Appearance: Silvery clear, and slightly oily appearance, with a nice coating on the glass when swirled with a distinct edge line and legs forming

First Impression: Fruity, citrus like notes

Taste: If you stuck it in front of me with no clues I would say a Pisco or possibly an Amarone grappa of some sort. Very grape brandy like with pleasant citrus , pineapple and rambutan notes with hints of chocolate alkali notes, earth, minerality, touch of sweetness and a grape and woody notes that spin it toward a grappa type classification in my mind

Drinks: Pisco punches and Pisco Sours of course, ( with chocolate bitters used instead of Angostura bitters or also a few bits of shaved or grated chocolate

Bottle: Beautiful package overall, Wooden Box with slide up cover/door some straw-like material which opens to reveal a bottle of somewhat unusual design. Bottle is clear glass at top with gold foot (square with a heavy base and slightly pinched in foot which then gently bows out to a squarish shape which goes up to an inward sloping apex to a medium-long neck topped with a synthetic black cork and a plastic ( but looks like glass) stopper top with a clear plastic neck wrap. Labels are clear Plastic with a metallic ink and black lettering for the Solbeso graphic with a bronze on black neck label. Altogether an attractive and distinctive package.
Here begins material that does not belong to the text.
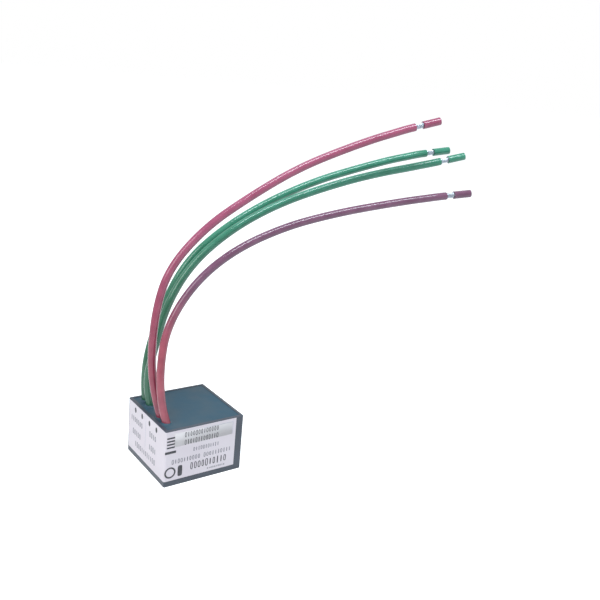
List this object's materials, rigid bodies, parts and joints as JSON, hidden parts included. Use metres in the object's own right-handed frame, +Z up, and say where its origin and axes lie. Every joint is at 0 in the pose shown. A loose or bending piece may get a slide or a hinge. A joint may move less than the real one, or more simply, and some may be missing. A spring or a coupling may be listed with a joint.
{
  "type": "network line terminator module",
  "caption": "Small square potted electronics module with a wrap-round label and stiff hook-up wire leads that arch out of its top, each with a semi-stripped end.",
  "frame": {"origin": "middle of the cup's flat underside", "axes": "+X to the right along the labelled front wall, +Y from that wall to the back, +Z up out of the potting"},
  "size_m": [0.1008, 0.0413, 0.11],
  "materials": {
    "cup_plastic": "satin",
    "potting": "satin",
    "label_film": "satin",
    "board_laminate": "satin",
    "copper": "satin",
    "solder": "gloss",
    "can_aluminium": "satin",
    "winding": "matte",
    "bung_rubber": "matte",
    "capacitor_sleeve": "gloss",
    "tinned_wire": "satin",
    "resistor_coating": "satin",
    "green_insulation": "satin",
    "red_insulation": "satin",
    "tinned_strands": "satin"
  },
  "bodies": {
    "root": {"housing_cup": "cup_plastic", "potting_fill": "potting", "label": "label_film", "circuit_board": "board_laminate", "copper_tracks": "copper", "solder_joints": "solder", "capacitor_1_can": "can_aluminium", "capacitor_1_winding": "winding", "capacitor_1_bung": "bung_rubber", "capacitor_1_sleeve": "capacitor_sleeve", "capacitor_1_pins": "tinned_wire", "resistor_1_body": "resistor_coating", "resistor_1_wires": "tinned_wire", "capacitor_2_can": "can_aluminium", "capacitor_2_winding": "winding", "capacitor_2_bung": "bung_rubber", "capacitor_2_sleeve": "capacitor_sleeve", "capacitor_2_pins": "tinned_wire", "resistor_2_body": "resistor_coating", "resistor_2_wires": "tinned_wire", "green_lead_1_insulation": "green_insulation", "green_lead_1_conductor": "tinned_strands", "green_lead_2_insulation": "green_insulation", "green_lead_2_conductor": "tinned_strands", "red_lead_1_insulation": "red_insulation", "red_lead_1_conductor": "tinned_strands", "red_lead_2_insulation": "red_insulation", "red_lead_2_conductor": "tinned_strands"},
    "green_lead_1_tip": {"green_lead_1_tip_sleeve": "green_insulation"},
    "green_lead_2_tip": {"green_lead_2_tip_sleeve": "green_insulation"},
    "red_lead_1_tip": {"red_lead_1_tip_sleeve": "red_insulation"},
    "red_lead_2_tip": {"red_lead_2_tip_sleeve": "red_insulation"}
  },
  "joints": [
    {"name": "green_lead_1_tip_pull", "type": "slide", "parent": "root", "child": "green_lead_1_tip", "axis": [0.9563, -0.2472, 0.1561], "range_m": [-0.0026, 0.0055]},
    {"name": "green_lead_2_tip_pull", "type": "slide", "parent": "root", "child": "green_lead_2_tip", "axis": [0.9141, -0.3179, 0.2517], "range_m": [-0.0026, 0.0055]},
    {"name": "red_lead_1_tip_pull", "type": "slide", "parent": "root", "child": "red_lead_1_tip", "axis": [0.9202, -0.2767, 0.2767], "range_m": [-0.0026, 0.0055]},
    {"name": "red_lead_2_tip_pull", "type": "slide", "parent": "root", "child": "red_lead_2_tip", "axis": [0.9459, -0.2969, 0.1312], "range_m": [-0.0026, 0.0055]}
  ]
}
Other: A very interesting product but probably doomed by lack of market . Not all good ideas win without a lot of money behind them. Also it seems like even if it did take off the question of scaling up production could be a major hurdle.

Final Thoughts: While I applaud the idea and aims of Solbeso, It’s a bit of a hard sell, or should a say an uphill battle….. It’s really a fruit eau de vie or unaged brandy which relegates it to a specialty type category. A further problem is the mention of Cacao, maybe if the changed it to the fruit of cacao or cacao fruit (fruit pulp), something – the whole cacao thing makes people think chocolate – which this only has the merest hints of ( in a slightly alkaline way). My overall suggestion is to treat it like a Pisco both for people who want to be more socially conscious. fair trade, trendy etc., and for cocktail ideas on. But frankly there are a lot of good piscos out there for that kind of money too, not fair trade, organic, etc., but unless these guys get some major social media buzz going and the granolas suddenly drink a lot more cocktails …

Website: http://www.solbeso.com

Placeholder website at the moment. They really need to get some cocktail recipes and green stories going or this spirit is doomed.